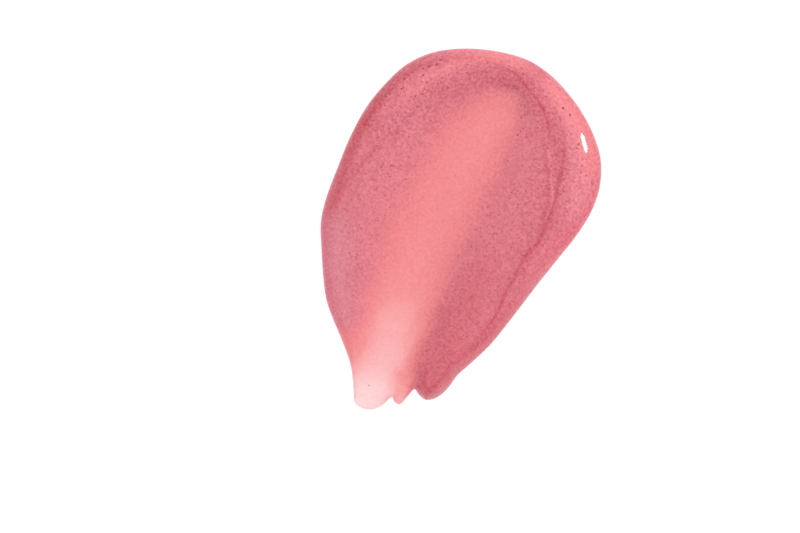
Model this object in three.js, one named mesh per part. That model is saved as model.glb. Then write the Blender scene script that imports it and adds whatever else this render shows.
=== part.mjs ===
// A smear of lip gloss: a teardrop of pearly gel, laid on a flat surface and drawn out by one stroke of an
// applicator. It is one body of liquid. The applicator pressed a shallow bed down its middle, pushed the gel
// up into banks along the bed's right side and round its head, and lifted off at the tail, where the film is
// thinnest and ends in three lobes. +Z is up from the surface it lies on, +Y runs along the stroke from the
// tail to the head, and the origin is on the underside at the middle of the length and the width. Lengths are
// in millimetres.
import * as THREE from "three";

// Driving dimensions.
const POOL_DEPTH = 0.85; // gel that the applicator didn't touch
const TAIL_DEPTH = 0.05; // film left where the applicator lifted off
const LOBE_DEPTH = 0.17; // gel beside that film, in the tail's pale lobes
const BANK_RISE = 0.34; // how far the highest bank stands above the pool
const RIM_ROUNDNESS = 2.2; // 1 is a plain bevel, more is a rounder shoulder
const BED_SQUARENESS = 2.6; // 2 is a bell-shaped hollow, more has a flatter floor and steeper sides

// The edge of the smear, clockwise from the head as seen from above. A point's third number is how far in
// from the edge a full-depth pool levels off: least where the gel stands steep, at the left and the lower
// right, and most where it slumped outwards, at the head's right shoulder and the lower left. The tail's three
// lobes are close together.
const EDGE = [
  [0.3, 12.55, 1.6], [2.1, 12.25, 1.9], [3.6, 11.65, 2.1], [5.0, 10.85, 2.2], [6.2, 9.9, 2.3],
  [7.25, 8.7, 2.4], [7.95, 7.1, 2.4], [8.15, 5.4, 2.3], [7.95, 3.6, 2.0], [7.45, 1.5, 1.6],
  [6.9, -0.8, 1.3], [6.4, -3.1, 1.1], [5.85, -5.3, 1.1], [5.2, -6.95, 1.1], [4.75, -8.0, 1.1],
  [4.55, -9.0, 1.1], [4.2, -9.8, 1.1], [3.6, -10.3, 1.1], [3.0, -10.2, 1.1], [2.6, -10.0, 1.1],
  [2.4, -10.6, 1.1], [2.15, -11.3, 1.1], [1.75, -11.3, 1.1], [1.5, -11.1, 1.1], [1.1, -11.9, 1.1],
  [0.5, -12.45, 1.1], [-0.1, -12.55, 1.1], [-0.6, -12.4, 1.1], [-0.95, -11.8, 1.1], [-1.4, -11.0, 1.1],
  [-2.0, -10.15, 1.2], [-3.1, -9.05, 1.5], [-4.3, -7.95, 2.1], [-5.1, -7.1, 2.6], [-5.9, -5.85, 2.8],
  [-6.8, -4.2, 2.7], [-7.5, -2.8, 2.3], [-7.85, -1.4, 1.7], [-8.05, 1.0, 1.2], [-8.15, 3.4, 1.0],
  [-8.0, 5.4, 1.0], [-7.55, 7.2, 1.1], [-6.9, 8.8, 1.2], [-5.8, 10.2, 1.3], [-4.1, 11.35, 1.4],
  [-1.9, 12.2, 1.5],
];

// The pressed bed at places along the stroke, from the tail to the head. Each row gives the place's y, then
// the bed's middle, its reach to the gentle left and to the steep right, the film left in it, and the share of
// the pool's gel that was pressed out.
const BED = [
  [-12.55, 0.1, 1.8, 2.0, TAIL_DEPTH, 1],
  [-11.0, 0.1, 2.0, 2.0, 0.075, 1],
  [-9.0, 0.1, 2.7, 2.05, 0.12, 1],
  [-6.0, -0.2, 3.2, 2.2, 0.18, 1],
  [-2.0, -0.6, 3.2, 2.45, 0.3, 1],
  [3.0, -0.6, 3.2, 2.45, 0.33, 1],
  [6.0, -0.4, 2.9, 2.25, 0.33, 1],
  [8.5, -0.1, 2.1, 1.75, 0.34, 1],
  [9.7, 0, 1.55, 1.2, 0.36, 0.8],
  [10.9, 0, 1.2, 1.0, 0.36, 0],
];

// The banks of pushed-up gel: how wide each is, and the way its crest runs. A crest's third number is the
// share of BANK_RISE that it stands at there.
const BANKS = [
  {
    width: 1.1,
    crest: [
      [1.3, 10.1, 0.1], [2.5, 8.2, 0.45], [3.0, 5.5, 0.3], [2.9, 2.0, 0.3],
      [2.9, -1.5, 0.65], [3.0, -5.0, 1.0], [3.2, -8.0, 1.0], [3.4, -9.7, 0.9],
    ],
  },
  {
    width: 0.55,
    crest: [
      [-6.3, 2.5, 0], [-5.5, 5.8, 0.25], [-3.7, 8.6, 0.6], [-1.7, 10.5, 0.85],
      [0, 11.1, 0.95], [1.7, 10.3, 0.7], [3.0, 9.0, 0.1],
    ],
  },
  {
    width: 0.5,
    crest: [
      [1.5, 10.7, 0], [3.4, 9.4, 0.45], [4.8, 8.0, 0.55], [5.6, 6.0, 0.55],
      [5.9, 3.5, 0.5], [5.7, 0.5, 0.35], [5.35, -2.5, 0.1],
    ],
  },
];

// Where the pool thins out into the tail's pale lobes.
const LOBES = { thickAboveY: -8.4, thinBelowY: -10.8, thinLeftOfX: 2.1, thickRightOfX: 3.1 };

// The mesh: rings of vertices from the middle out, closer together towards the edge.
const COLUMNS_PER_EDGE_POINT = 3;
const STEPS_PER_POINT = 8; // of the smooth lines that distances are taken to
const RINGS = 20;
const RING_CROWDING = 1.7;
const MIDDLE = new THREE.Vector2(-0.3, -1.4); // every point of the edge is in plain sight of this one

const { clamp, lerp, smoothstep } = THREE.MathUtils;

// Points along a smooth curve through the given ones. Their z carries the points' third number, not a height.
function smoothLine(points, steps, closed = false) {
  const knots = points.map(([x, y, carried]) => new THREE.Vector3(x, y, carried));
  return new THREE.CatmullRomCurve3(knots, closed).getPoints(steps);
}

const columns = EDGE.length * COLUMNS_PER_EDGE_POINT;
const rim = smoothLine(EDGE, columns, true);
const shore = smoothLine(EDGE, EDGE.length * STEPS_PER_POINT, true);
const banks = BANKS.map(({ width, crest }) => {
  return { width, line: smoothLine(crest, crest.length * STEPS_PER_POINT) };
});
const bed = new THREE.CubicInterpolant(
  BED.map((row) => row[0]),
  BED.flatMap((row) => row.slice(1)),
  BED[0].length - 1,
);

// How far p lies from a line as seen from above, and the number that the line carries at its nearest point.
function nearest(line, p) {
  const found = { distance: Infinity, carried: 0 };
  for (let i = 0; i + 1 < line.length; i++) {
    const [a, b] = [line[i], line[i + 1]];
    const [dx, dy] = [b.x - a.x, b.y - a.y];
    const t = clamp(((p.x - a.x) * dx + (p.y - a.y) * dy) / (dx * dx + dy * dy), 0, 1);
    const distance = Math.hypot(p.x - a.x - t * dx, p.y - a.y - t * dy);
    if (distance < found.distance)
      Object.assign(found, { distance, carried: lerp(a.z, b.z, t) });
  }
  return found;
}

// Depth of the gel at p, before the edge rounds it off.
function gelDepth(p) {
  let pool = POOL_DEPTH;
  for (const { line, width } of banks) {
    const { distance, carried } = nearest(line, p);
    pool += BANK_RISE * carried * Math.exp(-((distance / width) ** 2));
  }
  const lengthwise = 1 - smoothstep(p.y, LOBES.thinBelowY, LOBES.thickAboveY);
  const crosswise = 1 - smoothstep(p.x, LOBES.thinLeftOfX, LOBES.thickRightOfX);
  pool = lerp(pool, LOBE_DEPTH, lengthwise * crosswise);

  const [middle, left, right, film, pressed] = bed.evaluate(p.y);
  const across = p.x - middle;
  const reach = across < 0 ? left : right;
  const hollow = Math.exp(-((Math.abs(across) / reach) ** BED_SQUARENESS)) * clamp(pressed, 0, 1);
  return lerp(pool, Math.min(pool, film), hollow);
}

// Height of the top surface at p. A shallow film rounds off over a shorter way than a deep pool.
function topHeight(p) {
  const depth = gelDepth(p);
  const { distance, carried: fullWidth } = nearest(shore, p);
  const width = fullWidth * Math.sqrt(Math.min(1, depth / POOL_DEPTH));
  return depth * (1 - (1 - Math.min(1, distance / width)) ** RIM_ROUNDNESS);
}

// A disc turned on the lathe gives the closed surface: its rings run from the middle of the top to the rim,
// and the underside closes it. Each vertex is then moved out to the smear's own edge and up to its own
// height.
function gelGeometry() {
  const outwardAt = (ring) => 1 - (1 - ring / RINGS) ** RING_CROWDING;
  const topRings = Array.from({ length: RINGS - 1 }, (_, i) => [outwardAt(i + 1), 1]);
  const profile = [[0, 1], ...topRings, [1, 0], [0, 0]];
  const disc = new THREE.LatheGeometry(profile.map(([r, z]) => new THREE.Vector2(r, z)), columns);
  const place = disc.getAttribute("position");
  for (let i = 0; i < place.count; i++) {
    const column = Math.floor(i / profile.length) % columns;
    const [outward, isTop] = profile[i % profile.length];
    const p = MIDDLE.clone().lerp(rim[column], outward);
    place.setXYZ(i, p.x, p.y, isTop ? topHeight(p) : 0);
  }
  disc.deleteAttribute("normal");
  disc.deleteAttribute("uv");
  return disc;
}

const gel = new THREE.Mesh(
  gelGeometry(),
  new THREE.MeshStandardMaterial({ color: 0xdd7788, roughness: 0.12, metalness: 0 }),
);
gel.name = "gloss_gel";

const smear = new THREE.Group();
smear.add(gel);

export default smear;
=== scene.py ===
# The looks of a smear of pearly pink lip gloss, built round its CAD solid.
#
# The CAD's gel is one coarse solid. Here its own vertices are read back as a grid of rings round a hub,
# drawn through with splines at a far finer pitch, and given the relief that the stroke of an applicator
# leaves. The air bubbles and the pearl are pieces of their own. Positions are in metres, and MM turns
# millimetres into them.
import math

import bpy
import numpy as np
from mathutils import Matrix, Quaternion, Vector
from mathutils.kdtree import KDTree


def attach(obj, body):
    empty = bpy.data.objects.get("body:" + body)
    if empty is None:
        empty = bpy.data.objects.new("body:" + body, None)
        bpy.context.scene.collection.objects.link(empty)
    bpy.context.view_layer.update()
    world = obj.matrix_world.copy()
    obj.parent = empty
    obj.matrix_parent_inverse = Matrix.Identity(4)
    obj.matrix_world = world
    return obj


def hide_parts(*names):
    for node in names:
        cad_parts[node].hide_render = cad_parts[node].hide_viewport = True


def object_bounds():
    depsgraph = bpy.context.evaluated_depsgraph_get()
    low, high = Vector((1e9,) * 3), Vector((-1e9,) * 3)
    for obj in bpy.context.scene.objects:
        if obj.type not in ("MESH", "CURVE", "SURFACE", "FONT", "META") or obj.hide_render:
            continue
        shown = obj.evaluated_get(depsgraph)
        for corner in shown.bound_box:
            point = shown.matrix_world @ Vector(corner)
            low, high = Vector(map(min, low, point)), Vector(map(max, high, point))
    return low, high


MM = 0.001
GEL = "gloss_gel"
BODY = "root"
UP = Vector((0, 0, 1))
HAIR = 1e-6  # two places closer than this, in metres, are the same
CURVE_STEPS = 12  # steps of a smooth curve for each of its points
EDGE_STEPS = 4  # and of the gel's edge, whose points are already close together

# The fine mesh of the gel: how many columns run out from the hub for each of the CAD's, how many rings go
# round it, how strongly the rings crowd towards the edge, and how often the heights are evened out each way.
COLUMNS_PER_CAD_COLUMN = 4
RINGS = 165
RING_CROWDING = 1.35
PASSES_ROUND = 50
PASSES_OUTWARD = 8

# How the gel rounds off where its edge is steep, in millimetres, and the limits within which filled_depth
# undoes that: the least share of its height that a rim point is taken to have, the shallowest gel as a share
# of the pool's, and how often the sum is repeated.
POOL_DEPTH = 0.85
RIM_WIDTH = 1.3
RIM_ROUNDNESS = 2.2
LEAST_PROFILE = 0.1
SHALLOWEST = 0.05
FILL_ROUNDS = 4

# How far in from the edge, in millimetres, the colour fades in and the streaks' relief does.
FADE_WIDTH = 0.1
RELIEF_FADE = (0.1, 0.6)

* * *

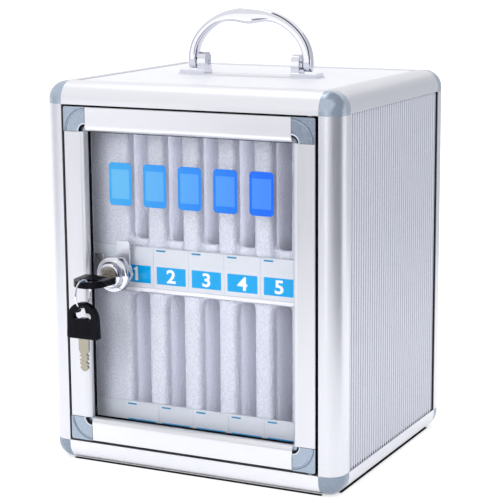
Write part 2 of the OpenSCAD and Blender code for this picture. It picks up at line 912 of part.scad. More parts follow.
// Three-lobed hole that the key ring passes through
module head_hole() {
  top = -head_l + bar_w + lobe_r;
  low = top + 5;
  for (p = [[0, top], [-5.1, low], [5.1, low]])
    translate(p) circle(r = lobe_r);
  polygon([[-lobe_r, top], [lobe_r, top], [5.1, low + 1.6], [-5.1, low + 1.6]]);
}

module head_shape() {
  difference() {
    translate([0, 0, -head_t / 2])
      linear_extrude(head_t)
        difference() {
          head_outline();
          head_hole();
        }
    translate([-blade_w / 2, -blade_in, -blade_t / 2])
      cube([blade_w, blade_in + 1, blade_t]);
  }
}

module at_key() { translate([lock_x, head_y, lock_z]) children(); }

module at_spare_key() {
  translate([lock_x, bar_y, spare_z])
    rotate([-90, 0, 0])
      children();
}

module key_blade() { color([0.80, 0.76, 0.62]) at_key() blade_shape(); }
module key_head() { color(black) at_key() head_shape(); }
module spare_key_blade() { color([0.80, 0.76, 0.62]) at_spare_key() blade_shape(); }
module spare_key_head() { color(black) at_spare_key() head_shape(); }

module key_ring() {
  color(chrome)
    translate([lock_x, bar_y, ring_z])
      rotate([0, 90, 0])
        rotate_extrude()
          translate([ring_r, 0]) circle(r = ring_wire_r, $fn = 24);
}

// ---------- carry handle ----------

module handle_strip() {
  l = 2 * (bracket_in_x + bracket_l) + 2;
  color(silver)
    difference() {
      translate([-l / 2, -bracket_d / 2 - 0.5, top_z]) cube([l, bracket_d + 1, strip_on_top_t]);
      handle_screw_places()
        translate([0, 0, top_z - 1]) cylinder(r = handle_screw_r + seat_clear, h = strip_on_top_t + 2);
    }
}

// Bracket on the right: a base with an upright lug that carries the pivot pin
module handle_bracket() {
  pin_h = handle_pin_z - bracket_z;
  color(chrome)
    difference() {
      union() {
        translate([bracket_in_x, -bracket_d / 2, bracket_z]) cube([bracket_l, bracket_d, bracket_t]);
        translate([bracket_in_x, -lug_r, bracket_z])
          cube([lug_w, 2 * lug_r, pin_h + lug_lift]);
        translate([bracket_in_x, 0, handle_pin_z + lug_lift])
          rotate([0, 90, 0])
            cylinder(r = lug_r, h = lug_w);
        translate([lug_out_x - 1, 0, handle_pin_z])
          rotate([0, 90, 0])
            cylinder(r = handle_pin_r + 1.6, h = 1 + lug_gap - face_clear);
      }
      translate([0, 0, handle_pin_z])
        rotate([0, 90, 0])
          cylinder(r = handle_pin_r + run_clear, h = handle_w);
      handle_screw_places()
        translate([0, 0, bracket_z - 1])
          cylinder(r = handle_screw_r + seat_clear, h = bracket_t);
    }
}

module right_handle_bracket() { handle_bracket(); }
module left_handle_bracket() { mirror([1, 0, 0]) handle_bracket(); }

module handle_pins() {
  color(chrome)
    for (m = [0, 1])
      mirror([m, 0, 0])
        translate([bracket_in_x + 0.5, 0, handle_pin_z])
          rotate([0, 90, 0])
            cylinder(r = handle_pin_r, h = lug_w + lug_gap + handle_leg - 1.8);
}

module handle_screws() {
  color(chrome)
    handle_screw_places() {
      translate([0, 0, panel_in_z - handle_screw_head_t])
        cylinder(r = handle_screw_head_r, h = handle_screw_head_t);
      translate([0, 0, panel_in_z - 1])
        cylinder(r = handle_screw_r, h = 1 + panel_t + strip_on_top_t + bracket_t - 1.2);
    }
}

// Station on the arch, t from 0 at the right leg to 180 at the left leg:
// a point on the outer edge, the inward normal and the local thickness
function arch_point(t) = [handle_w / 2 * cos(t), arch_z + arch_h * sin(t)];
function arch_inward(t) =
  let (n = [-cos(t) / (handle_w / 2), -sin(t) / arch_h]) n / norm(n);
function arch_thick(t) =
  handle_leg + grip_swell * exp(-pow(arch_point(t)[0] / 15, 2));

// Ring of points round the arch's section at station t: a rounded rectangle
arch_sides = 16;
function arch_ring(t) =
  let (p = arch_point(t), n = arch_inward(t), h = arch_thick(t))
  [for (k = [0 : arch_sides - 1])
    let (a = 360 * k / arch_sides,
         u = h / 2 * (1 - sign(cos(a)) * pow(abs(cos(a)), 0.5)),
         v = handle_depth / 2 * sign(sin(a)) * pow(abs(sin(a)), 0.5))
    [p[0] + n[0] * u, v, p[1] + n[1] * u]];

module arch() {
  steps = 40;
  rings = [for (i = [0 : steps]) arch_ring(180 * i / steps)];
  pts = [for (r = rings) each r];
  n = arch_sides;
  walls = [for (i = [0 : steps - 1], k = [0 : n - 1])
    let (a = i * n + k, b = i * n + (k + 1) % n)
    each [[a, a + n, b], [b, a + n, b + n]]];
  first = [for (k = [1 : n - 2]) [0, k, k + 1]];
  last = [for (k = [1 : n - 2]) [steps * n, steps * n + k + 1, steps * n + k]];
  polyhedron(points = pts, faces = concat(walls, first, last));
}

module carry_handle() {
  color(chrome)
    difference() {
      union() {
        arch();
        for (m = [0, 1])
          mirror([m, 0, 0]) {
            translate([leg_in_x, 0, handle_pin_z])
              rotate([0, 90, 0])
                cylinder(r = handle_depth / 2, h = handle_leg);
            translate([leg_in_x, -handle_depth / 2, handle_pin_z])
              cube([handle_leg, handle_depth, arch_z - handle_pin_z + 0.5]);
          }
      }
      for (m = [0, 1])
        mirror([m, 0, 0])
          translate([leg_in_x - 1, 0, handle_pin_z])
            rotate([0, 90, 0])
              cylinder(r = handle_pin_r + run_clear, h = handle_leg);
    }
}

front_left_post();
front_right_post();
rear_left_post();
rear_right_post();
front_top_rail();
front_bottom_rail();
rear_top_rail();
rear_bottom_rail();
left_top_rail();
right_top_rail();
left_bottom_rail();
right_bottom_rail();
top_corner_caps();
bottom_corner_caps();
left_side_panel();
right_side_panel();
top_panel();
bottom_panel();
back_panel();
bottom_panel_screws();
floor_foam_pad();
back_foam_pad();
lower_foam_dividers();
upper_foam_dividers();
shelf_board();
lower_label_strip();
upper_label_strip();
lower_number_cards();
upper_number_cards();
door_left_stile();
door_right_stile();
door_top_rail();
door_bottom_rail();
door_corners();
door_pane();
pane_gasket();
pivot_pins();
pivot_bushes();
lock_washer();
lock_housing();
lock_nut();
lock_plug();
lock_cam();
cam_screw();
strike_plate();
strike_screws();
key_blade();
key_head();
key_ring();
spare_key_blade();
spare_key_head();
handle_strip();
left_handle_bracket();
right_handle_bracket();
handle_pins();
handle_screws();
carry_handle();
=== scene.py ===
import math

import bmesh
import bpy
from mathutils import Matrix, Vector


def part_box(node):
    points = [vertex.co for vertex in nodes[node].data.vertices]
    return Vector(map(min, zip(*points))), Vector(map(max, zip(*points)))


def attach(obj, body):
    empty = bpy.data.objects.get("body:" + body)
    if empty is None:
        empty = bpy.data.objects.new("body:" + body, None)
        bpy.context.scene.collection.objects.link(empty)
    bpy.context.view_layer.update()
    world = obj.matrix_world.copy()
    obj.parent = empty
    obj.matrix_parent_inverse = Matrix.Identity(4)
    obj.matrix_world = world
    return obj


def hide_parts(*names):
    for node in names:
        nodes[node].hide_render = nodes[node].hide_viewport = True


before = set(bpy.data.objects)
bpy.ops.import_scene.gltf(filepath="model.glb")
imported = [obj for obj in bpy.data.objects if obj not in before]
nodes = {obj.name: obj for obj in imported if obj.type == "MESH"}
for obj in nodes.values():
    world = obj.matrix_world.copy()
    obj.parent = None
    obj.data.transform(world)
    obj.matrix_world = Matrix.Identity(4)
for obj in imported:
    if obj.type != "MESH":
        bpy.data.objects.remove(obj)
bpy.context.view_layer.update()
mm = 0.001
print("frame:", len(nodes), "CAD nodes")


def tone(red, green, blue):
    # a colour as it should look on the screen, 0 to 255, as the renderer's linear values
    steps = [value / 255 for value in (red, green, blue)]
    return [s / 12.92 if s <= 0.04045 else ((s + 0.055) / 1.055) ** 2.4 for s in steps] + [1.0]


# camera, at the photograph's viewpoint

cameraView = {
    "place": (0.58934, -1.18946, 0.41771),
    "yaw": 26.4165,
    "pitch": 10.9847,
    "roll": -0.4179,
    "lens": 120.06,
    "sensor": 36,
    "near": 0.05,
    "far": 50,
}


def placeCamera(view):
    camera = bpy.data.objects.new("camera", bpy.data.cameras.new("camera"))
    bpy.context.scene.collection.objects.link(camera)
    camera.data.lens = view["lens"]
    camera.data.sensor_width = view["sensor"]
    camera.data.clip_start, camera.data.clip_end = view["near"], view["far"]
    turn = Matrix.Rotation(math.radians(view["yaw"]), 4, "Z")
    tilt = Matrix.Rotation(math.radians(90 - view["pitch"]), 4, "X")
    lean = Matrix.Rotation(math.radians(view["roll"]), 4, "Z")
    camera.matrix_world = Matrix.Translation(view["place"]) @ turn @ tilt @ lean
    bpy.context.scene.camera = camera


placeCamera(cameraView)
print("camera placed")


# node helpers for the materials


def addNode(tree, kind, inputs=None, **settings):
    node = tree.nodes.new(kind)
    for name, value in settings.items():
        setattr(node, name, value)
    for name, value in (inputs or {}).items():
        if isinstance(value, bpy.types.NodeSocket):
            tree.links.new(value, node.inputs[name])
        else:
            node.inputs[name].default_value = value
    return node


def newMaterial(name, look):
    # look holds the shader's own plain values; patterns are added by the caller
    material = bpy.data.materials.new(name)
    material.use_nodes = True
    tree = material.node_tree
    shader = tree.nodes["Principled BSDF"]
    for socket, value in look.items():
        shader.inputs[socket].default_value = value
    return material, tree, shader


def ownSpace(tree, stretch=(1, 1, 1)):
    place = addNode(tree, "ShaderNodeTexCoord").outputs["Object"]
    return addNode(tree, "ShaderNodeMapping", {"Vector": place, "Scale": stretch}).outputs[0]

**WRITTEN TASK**
Return the lines from the line with "const gel = new" through the line with "Vector(map(max, high, point))", inclusive, exactly as they stand, and nothing else.

**OUTPUT OF THE TASK**
const gel = new THREE.Mesh(
  gelGeometry(),
  new THREE.MeshStandardMaterial({ color: 0xdd7788, roughness: 0.12, metalness: 0 }),
);
gel.name = "gloss_gel";

const smear = new THREE.Group();
smear.add(gel);

export default smear;
=== scene.py ===
# The looks of a smear of pearly pink lip gloss, built round its CAD solid.
#
# The CAD's gel is one coarse solid. Here its own vertices are read back as a grid of rings round a hub,
# drawn through with splines at a far finer pitch, and given the relief that the stroke of an applicator
# leaves. The air bubbles and the pearl are pieces of their own. Positions are in metres, and MM turns
# millimetres into them.
import math

import bpy
import numpy as np
from mathutils import Matrix, Quaternion, Vector
from mathutils.kdtree import KDTree


def attach(obj, body):
    empty = bpy.data.objects.get("body:" + body)
    if empty is None:
        empty = bpy.data.objects.new("body:" + body, None)
        bpy.context.scene.collection.objects.link(empty)
    bpy.context.view_layer.update()
    world = obj.matrix_world.copy()
    obj.parent = empty
    obj.matrix_parent_inverse = Matrix.Identity(4)
    obj.matrix_world = world
    return obj


def hide_parts(*names):
    for node in names:
        cad_parts[node].hide_render = cad_parts[node].hide_viewport = True


def object_bounds():
    depsgraph = bpy.context.evaluated_depsgraph_get()
    low, high = Vector((1e9,) * 3), Vector((-1e9,) * 3)
    for obj in bpy.context.scene.objects:
        if obj.type not in ("MESH", "CURVE", "SURFACE", "FONT", "META") or obj.hide_render:
            continue
        shown = obj.evaluated_get(depsgraph)
        for corner in shown.bound_box:
            point = shown.matrix_world @ Vector(corner)
            low, high = Vector(map(min, low, point)), Vector(map(max, high, point))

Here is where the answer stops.